Even at his peak, Butler isn’t going to be a 40+ homerun hitter. What’s amazing is the seemingly conscious decision he made to hit for more power, and his execution of that. Most power hitters have tell-tale signs and they develop into their power as they grow older and more experienced.
Those hitters have a swing and an approach that lends itself to hitting more home runs. Butler never has. His approach was one geared toward doubles and getting on base. He changed his approach where lots of other hitters probably wouldn’t have wanted to or been able.
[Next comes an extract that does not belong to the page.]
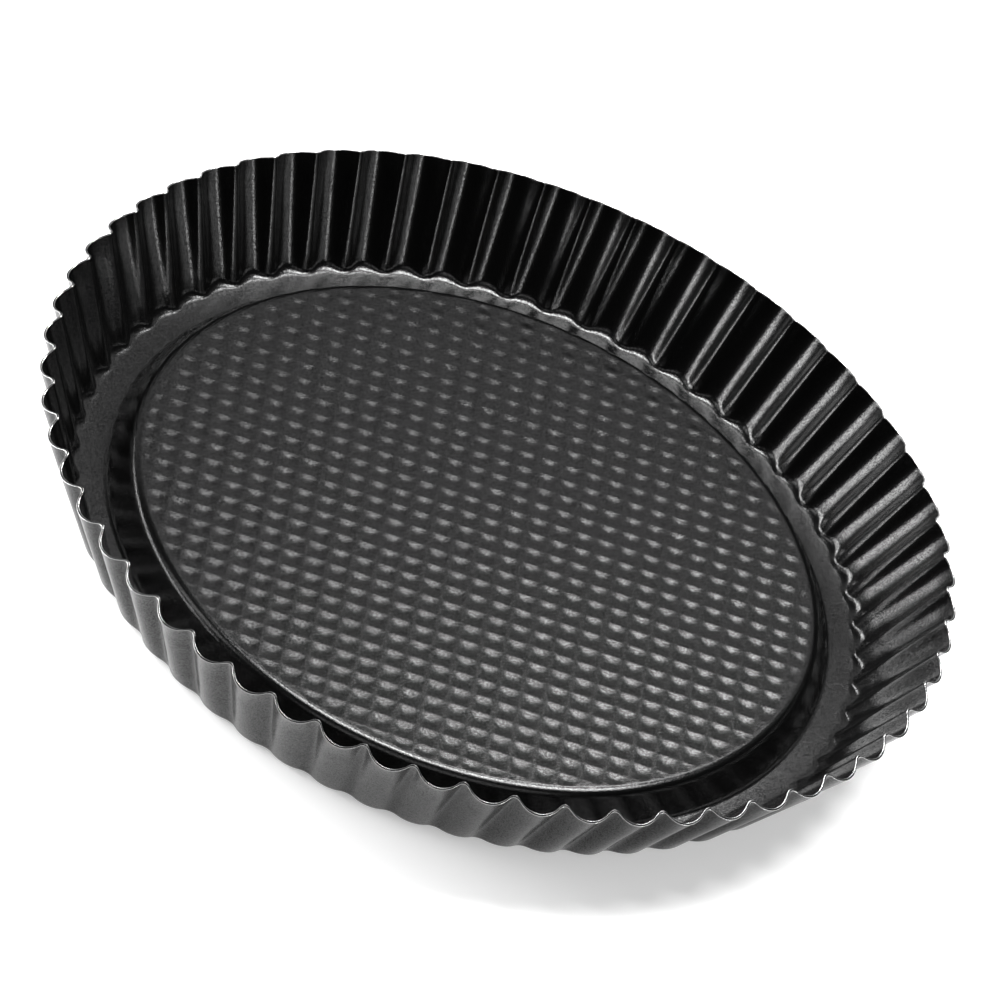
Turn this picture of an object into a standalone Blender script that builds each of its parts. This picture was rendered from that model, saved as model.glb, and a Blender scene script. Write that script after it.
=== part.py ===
"""Fluted flan tin: a wide, shallow baking tin pressed from one round blank of coated steel sheet.

Metres, +Z up. The origin is the centre of the circle that the tin stands on, and a flute ridge lies on +X.
From the middle outwards the one sheet makes a raised centre panel, a sloping step, a flat ring that the tin
stands on, a rounded foot and a leaning side wall of 58 flutes. The rim is the bare edge of the sheet.
"""

from math import atan2, cos, pi, radians, sin, sqrt, tan

import bmesh
import bpy

# Driving dimensions, in metres. Radii and heights are those of the sheet's upper, food-side face.
SHEET = 0.0006  # coated steel sheet
HEIGHT = 0.0370  # table to the rim, on top of a ridge
RIM_RADIUS = 0.1492  # rim on the crest of a lobe
RIM_FLUTE_DEPTH = 0.0034  # ridge to lobe at the rim
RIM_DIP = 0.0023  # how much lower the rim is on a lobe than on a ridge
FOOT_RADIUS = 0.1298  # where a lobe's line would meet the ring
FOOT_FLUTE_DEPTH = 0.0020  # ridge to lobe at the foot
RIDGE_FOOT_FILLET = 0.0028  # inside radius between ring and wall, under a ridge
LOBE_FOOT_FILLET = 0.0055  # the same in the hollow of a lobe
STEP_FOOT_RADIUS = 0.1185  # where the step's slope would meet the ring
PANEL_RADIUS = 0.1122  # where the step's slope would meet the centre panel
STEP_HEIGHT = 0.0093  # ring to centre panel
STEP_FILLET = 0.0024  # radius at both ends of the step

# Flutes: narrow ridges point into the tin and wide lobes bulge out.
FLUTES = 58
RIM_RIDGE_SHARE = 0.20  # how much of a flute's width the arc over the ridge takes, at the rim
FOOT_RIDGE_SHARE = 0.36  # the same at the foot
RIM_BEND = radians(44)  # steepest slope across a flute, at the rim
FOOT_BEND = radians(25)  # the same at the foot

# Facets
COLUMNS_PER_FLUTE = 6
FILLET_PARTS = 2

COATING_COLOUR = (0.035, 0.035, 0.037, 1.0)
COATING_ROUGHNESS = 0.38


def lobe_share(turn, height_share):
    """How far out the sheet is at a point of a flute: 0 on a ridge, 1 on the crest of a lobe.

    A flute is two arcs that meet at the steepest point: a tight one over the ridge and a wide one round the lobe.
    """
    ridge = FOOT_RIDGE_SHARE + height_share * (RIM_RIDGE_SHARE - FOOT_RIDGE_SHARE)
    bend = FOOT_BEND + height_share * (RIM_BEND - FOOT_BEND)
    across = 2 * abs(turn - round(turn))
    if across < ridge:
        return ridge * (1 - sqrt(1 - (across / ridge * sin(bend)) ** 2)) / (1 - cos(bend))
    lobe = 1 - ridge
    return 1 - lobe * (1 - sqrt(1 - ((1 - across) / lobe * sin(bend)) ** 2)) / (1 - cos(bend))


def arc(centre_radius, centre_height, size, first_slope, last_slope):
    """Stations (radius, height, slope) along a fillet. The slope is the sheet's rise angle going outwards."""
    stations = []
    for i in range(FILLET_PARTS + 1):
        slope = first_slope + (last_slope - first_slope) * i / FILLET_PARTS
        radius = centre_radius + size * sin(slope)
        height = centre_height - size * cos(slope)
        stations.append((radius, height, slope))
    return stations


def step_section():
    """Stations from the edge of the centre panel down to the start of the flat ring."""
    fall = atan2(STEP_HEIGHT, STEP_FOOT_RADIUS - PANEL_RADIUS)
    reach = tan(fall / 2)
    crown = STEP_FILLET + SHEET
    panel_top = SHEET + STEP_HEIGHT
    upper = arc(PANEL_RADIUS - crown * reach, panel_top - crown, -crown, 0.0, -fall)
    lower = arc(STEP_FOOT_RADIUS + STEP_FILLET * reach, SHEET + STEP_FILLET, STEP_FILLET, -fall, 0.0)
    return upper + lower


def wall_section(foot_radius, fillet, rim_radius, rim_height):
    """Stations from the end of the flat ring, round the foot's fillet and up the wall to the rim."""
    rise = atan2(rim_height - SHEET, rim_radius - foot_radius)
    centre_radius = foot_radius - fillet * tan(rise / 2)
    stations = arc(centre_radius, SHEET + fillet, fillet, 0.0, rise)
    stations.append((rim_radius, rim_height, rise))
    return stations


def lower_face(station):
    """The point of the sheet's lower face that lies straight through it from an upper station."""
    radius, height, slope = station
    return radius + SHEET * sin(slope), height - SHEET * cos(slope)


def add_ring(mesh, points):
    """One closed row of vertices, from a list of (radius, height) spread evenly round the axis."""
    row = []
    for i, (radius, height) in enumerate(points):
        angle = 2 * pi * i / len(points)
        row.append(mesh.verts.new((radius * cos(angle), radius * sin(angle), height)))
    return row


def plain_rows(mesh, count):
    """Rows of the round middle of the tin, upper and lower face, from the panel's edge outwards."""
    upper, lower = [], []
    for station in step_section():
        upper.append(add_ring(mesh, [station[:2]] * count))
        lower.append(add_ring(mesh, [lower_face(station)] * count))
    return upper, lower


def fluted_rows(mesh, count):
    """Rows of the foot and the side wall, upper and lower face, blended from ridge to lobe."""
    ridge_foot = FOOT_RADIUS - FOOT_FLUTE_DEPTH
    ridge_rim = RIM_RADIUS - RIM_FLUTE_DEPTH
    ridge = wall_section(ridge_foot, RIDGE_FOOT_FILLET, ridge_rim, HEIGHT)
    lobe = wall_section(FOOT_RADIUS, LOBE_FOOT_FILLET, RIM_RADIUS, HEIGHT - RIM_DIP)
    upper, lower = [], []
    for ridge_station, lobe_station in zip(ridge, lobe):
        stations = []
        for i in range(count):
            share = lobe_share(i / COLUMNS_PER_FLUTE, ridge_station[1] / HEIGHT)
            stations.append([a + share * (b - a) for a, b in zip(ridge_station, lobe_station)])
        upper.append(add_ring(mesh, [station[:2] for station in stations]))
        lower.append(add_ring(mesh, [lower_face(station) for station in stations]))
    return upper, lower


def join_rows(mesh, inner, outer, facing_up):
    """Faces between two rows. The outer row has as many vertices as the inner one, or twice as many."""
    per_step = len(outer) // len(inner)
    for i in range(len(inner)):
        a, b = inner[i], inner[(i + 1) % len(inner)]
        across = [outer[(per_step * i + k) % len(outer)] for k in range(per_step + 1)]
        if per_step == 1:
            faces = [[a, across[0], across[1], b]]
        else:
            faces = [[a, across[0], across[1]], [a, across[1], b], [across[1], across[2], b]]
        for face in faces:
            mesh.faces.new(face if facing_up else face[::-1])


def close_panel(mesh, edge, facing_up):
    """The flat centre panel, as triangles round its middle point."""
    middle = mesh.verts.new((0.0, 0.0, edge[0].co.z))
    for i in range(len(edge)):
        face = [middle, edge[i], edge[(i + 1) % len(edge)]]
        mesh.faces.new(face if facing_up else face[::-1])


def sheet_mesh():
    """The whole pressed sheet as one closed body: upper face, lower face and the bare edge at the rim."""
    mesh = bmesh.new()
    fine = FLUTES * COLUMNS_PER_FLUTE
    for_panel, for_wall = plain_rows(mesh, fine // 2), fluted_rows(mesh, fine)
    faces = [for_panel[side] + for_wall[side] for side in (0, 1)]
    for rows, facing_up in zip(faces, (True, False)):
        close_panel(mesh, rows[0], facing_up)
        for inner, outer in zip(rows, rows[1:]):
            join_rows(mesh, inner, outer, facing_up)
    join_rows(mesh, faces[0][-1], faces[1][-1], True)
    bmesh.ops.recalc_face_normals(mesh, faces=mesh.faces)
    data = bpy.data.meshes.new("tart_pan")
    mesh.to_mesh(data)
    mesh.free()
    data.shade_smooth()
    data.set_sharp_from_angle(angle=pi / 5)
    return data


def coating():
    """Dark grey non-stick coating with a satin gloss."""
    material = bpy.data.materials.new("nonstick_coating")
    material.use_nodes = True
    shader = material.node_tree.nodes["Principled BSDF"]
    shader.inputs["Base Color"].default_value = COATING_COLOUR
    shader.inputs["Roughness"].default_value = COATING_ROUGHNESS
    shader.inputs["Metallic"].default_value = 0.0
    return material


def tart_pan():
    """The tin: a single piece of sheet, so a single object."""
    data = sheet_mesh()
    data.materials.append(coating())
    pan = bpy.data.objects.new("tart_pan", data)
    bpy.context.scene.collection.objects.link(pan)
    return pan


def main():
    for old in list(bpy.data.objects):
        bpy.data.objects.remove(old)
    tart_pan()


main()
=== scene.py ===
"""Fluted flan tin of dark non-stick steel sheet, standing on a pale studio floor.

Metres, +Z up, in the frame of the CAD part: the tin's axis is Z, it stands on z = 0, and a flute ridge lies on +X.
The whole tin is one pressed sheet: an embossed centre panel, a step down to the ring it stands on, a rounded foot,
a leaning wall of 58 flutes, and the bare edge of the sheet as its rim.
"""

from math import atan2, cos, pi, radians, sin, tan

import bpy
import numpy as np
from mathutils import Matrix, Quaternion, Vector
from mathutils.geometry import delaunay_2d_cdt

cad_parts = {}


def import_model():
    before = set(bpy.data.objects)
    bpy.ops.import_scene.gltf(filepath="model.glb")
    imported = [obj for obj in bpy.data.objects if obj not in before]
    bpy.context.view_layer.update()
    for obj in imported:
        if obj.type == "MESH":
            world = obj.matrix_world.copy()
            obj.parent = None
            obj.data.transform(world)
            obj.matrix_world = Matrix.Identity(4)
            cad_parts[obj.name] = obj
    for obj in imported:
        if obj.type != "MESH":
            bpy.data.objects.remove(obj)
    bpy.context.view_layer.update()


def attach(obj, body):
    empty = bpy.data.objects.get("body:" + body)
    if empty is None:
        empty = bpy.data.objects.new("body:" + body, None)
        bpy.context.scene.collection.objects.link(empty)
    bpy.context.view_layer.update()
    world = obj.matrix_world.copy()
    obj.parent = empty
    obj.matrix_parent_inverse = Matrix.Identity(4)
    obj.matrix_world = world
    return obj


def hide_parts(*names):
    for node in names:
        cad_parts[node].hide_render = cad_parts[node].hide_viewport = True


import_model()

# The pressed sheet. Radii and heights are those of its upper, food-side face.
SHEET = 0.0006
HEIGHT = 0.0370  # table to the rim, on top of a ridge
RIM_RADIUS = 0.1492  # rim on the crest of a lobe
RIM_FLUTE_DEPTH = 0.0034  # ridge to lobe at the rim
RIM_DIP = 0.0023  # how much lower the rim is on a lobe than on a ridge
FOOT_RADIUS = 0.1298  # where a lobe's line would meet the ring
FOOT_FLUTE_DEPTH = 0.0020  # ridge to lobe at the foot
RIDGE_FOOT_FILLET = 0.0028  # inside radius between ring and wall, under a ridge
LOBE_FOOT_FILLET = 0.0055  # the same in the hollow of a lobe
STEP_FOOT_RADIUS = 0.1185  # where the step's slope would meet the ring
PANEL_RADIUS = 0.1122  # where the step's slope would meet the centre panel
STEP_HEIGHT = 0.0093  # ring to centre panel
STEP_FILLET = 0.0024  # radius between the step and the ring
CROWN_RADIUS = 0.0046  # radius between the centre panel and the step

# The bare edge. Both of its corners are rounded; the lighter metallic colour on them is partly bare steel showing
# through wear and partly a painted highlight line.
EDGE_ROUNDING = 0.00017
EDGE_BEAD = 0.00010  # how far the coating swells beyond each face
EDGE_RUN = 0.0006  # height over which the swelling grows
CORNER = ((0, 0.0), (30, 1.0), (60, 1.0), (90, 0.0))  # turns round a corner in degrees, with their shares of wear and painted highlight

# Flutes: narrow ridges point into the tin and wide lobes bulge out.
FLUTES = 58
RIM_RIDGE_SHARE = 0.20  # how much of a flute's width the arc over the ridge takes, at the rim
FOOT_RIDGE_SHARE = 0.36  # the same at the foot
RIM_BEND = radians(44)  # steepest slope across a flute, at the rim
FOOT_BEND = radians(25)  # the same at the foot

# Embossing of the centre panel: square hollows with flat land between them.
CELL = 0.00746  # pitch of the hollows
CELL_TURN = radians(1.25)  # turn of the pattern about the axis
CELL_SHIFT = (-0.03, 0.0)  # shift of the pattern, in cells
HOLLOW_SHARE = 0.90  # width of a hollow, as a share of a cell
HOLLOW_DEPTH = 0.00039
CREASE = 0.06  # how softly a hollow meets the land, as a share of half its width
CORNER_CUT = 0.6  # how round a hollow's corners are: 0 is a plain square
EMBOSS_RADIUS = 0.1090  # where the pattern is half faded out
EMBOSS_FADE = 0.0020  # width over which it fades

# Fineness of the mesh
COLUMNS = 18  # columns of vertices per flute
CROWDING = 0.45  # how much closer together they are near a ridge
UPPER_STEP_PARTS, LOWER_STEP_PARTS = 8, 6  # facets along each fillet of the step
UPPER_FOOT_PARTS, LOWER_FOOT_PARTS = 8, 5  # facets along the foot's fillet
UPPER_WALL_ROWS, LOWER_WALL_ROWS = 5, 4  # rows from the foot to the rim
UPPER_LINES = (0.0, 0.03, 0.08, 0.28, 0.5, 0.72, 0.92, 0.97)  # grid lines across a cell, upper face
LOWER_LINES = (0.06, 0.5, 0.94)  # the same, lower face
GRID_GAP = 0.0004  # least gap between the grid and the panel's round border
SAME_POINT = 1e-9  # points closer together than this are one point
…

With Butler roughly on pace to hit 30+ homeruns for the first time in his career, you get the sense that he could have done this earlier if he wanted to.
By taking more walks and having an overall more patient approach at the plate Butler was great at forcing a pitcher to give him a ball he could hit. He didn’t swing much outside the zone and wasn’t waiting for that “perfect pitch” he could send over the fence. That’s no longer the case.
Butler still remains patient at the plate but swings at balls he might have let go by two years ago. Sometimes that results in more double plays or strikeouts but it also means more homeruns for KC’s newest All-Star.
It’s important to remember that a prime for a hitter is generally at its peak when that player is roughly 27 years old. Butler turned 26 less than three months ago. As much power as he’s developed, it could only get better from here.
With his reputation for power increasing pitchers are giving him less to hit, but when it’s there he’s making the most of it. It’s no stretch that by the end of the season Butler could go from a top 25 hitter in the league to a top 10 hitter.
A week from tomorrow Butler will represent Kansas City in the All-Star game. He will look right at home with some of the greatest offensive players in the game. It also only seems fitting that his first All-Star appearance is at Kauffman where he has committed to being for 3 more years.
Butler has chosen to be a part of this organization like no other player since Mike Sweeney. Butler has embraced this city and this franchise. With his All-Star designation the league has embraced him as one of its best. It’s time this city and this fan base embraced him not only as our All-Star but as truly one of the best hitters in all of baseball.